## SHORT EXERCISE
Quote the entries below from the line with "if obj.type not" through the line with "bpy.data.objects.remove(obj)", both ends included, and only those lines.

* * * * * * *

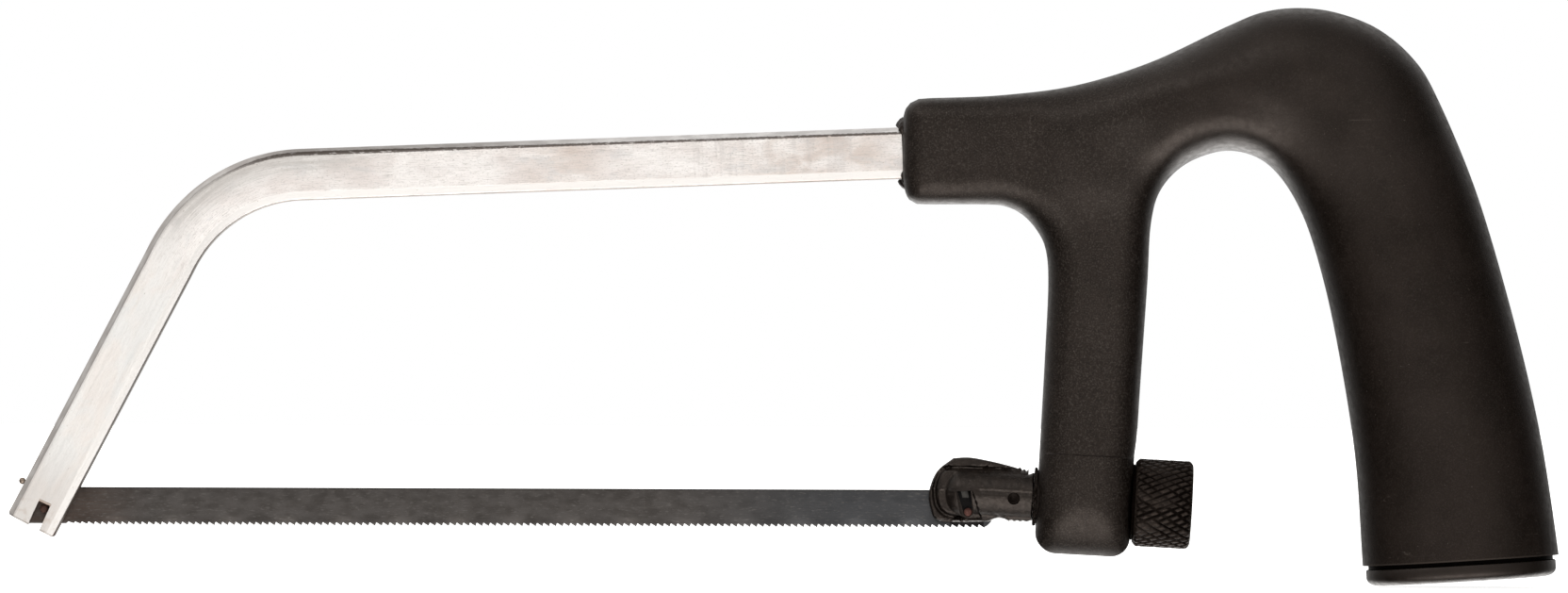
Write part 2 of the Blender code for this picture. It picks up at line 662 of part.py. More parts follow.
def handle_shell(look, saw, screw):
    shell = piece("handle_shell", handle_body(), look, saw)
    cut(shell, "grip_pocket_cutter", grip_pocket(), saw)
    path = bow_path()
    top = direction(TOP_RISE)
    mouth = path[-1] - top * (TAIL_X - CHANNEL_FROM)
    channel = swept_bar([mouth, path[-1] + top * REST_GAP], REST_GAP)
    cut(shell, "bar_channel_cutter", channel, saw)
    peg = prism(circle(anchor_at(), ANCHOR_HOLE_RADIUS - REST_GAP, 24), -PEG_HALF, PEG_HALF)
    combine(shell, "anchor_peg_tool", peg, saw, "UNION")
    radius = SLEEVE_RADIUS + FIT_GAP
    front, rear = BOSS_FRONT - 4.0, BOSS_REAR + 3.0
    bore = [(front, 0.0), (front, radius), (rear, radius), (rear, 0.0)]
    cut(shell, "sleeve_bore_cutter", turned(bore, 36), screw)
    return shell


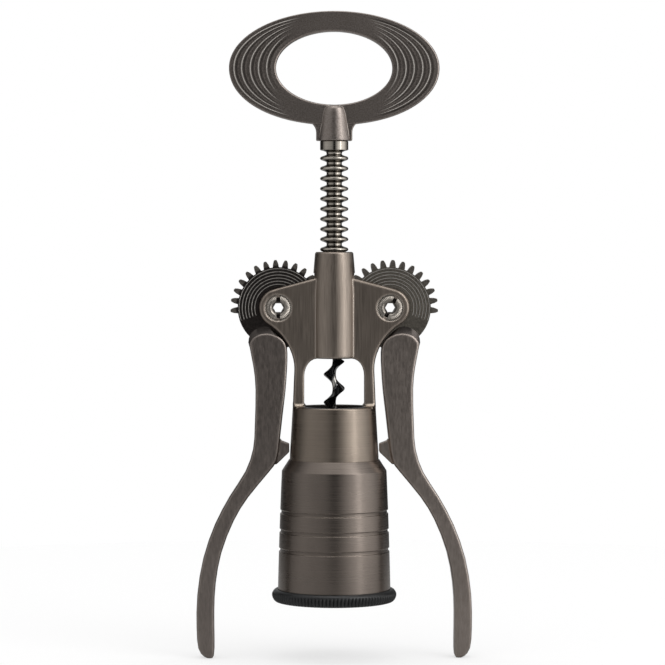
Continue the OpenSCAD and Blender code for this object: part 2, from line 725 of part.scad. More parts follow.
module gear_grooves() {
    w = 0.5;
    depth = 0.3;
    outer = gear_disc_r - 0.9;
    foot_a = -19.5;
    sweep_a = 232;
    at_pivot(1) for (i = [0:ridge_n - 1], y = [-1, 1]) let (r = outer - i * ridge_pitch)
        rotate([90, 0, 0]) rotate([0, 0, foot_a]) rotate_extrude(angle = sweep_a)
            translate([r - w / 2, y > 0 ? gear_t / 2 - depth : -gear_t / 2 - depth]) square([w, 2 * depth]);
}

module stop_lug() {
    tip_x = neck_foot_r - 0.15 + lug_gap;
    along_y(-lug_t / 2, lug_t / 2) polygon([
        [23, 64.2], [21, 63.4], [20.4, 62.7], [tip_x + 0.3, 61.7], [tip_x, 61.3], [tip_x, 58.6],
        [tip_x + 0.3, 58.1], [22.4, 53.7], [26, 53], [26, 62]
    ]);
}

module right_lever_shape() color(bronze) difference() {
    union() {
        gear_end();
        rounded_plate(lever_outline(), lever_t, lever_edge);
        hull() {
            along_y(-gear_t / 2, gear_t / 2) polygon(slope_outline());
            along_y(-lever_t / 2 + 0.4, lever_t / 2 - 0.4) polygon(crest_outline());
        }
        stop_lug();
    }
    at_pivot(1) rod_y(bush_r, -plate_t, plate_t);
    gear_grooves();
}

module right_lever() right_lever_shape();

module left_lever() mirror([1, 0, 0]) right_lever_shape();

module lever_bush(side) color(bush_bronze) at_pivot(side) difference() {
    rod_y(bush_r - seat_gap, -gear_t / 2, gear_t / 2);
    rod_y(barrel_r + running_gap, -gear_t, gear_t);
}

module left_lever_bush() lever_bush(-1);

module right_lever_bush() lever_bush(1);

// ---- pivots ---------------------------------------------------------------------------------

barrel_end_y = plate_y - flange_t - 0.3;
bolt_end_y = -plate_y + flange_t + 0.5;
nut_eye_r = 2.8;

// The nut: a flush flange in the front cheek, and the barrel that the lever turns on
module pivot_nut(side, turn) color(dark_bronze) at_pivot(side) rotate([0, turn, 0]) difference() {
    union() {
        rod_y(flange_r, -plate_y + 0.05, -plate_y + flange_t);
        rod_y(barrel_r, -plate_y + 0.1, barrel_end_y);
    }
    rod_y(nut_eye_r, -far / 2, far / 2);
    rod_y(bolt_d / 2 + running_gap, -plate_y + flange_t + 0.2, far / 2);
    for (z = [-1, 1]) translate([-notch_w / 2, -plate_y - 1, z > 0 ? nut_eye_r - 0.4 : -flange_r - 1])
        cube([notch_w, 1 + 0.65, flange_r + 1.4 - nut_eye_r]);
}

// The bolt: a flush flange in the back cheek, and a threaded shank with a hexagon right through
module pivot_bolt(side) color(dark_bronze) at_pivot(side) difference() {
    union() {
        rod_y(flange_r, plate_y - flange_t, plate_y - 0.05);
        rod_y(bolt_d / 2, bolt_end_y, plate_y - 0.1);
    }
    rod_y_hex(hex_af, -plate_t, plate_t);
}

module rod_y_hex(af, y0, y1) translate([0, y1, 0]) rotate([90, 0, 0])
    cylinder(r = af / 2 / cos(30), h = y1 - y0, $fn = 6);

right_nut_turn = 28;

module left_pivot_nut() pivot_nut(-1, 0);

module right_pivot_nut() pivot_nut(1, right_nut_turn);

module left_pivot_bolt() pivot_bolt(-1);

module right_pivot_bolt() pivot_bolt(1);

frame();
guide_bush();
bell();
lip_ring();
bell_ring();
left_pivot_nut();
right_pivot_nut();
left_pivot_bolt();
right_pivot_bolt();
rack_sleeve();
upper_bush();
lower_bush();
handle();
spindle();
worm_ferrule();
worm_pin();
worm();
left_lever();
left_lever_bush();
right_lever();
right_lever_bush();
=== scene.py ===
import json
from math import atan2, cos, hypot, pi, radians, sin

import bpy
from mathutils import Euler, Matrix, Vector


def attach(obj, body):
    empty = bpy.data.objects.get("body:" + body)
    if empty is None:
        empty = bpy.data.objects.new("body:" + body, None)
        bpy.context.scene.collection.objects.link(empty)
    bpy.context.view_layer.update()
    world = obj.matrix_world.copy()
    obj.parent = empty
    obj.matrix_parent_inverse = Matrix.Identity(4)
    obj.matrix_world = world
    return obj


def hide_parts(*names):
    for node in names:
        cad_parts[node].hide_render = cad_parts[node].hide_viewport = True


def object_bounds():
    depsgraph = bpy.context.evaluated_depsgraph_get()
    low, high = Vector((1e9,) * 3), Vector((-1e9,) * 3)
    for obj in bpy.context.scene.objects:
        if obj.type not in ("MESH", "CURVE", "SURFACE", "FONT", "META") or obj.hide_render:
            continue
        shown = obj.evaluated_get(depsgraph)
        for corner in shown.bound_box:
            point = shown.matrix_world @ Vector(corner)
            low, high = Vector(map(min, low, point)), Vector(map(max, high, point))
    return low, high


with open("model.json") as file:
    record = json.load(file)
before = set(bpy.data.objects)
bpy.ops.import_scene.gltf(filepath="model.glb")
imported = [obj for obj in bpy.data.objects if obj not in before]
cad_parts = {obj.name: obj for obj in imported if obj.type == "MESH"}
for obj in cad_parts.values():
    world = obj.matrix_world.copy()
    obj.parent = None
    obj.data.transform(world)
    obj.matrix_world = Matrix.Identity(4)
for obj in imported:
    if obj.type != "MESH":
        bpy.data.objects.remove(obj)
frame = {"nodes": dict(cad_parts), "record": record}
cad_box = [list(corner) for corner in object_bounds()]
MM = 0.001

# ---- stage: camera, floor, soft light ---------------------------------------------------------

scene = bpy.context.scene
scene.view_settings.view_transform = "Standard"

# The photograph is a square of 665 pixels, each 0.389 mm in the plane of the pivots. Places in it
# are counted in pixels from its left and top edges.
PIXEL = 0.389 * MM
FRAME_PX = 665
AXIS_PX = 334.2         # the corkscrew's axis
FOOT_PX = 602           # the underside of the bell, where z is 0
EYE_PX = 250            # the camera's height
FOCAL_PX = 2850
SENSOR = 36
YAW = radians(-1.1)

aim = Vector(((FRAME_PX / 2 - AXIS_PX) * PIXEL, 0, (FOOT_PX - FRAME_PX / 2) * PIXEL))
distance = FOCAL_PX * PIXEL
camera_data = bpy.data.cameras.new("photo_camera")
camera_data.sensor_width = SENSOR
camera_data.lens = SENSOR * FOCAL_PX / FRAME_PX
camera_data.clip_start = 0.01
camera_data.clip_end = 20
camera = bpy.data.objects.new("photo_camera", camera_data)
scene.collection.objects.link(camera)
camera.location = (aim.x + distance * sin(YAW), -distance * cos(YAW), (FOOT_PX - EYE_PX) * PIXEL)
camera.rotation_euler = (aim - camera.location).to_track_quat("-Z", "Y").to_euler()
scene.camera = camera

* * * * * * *

## SOLUTION BELOW
        if obj.type not in ("MESH", "CURVE", "SURFACE", "FONT", "META") or obj.hide_render:
            continue
        shown = obj.evaluated_get(depsgraph)
        for corner in shown.bound_box:
            point = shown.matrix_world @ Vector(corner)
            low, high = Vector(map(min, low, point)), Vector(map(max, high, point))
    return low, high


with open("model.json") as file:
    record = json.load(file)
before = set(bpy.data.objects)
bpy.ops.import_scene.gltf(filepath="model.glb")
imported = [obj for obj in bpy.data.objects if obj not in before]
cad_parts = {obj.name: obj for obj in imported if obj.type == "MESH"}
for obj in cad_parts.values():
    world = obj.matrix_world.copy()
    obj.parent = None
    obj.data.transform(world)
    obj.matrix_world = Matrix.Identity(4)
for obj in imported:
    if obj.type != "MESH":
        bpy.data.objects.remove(obj)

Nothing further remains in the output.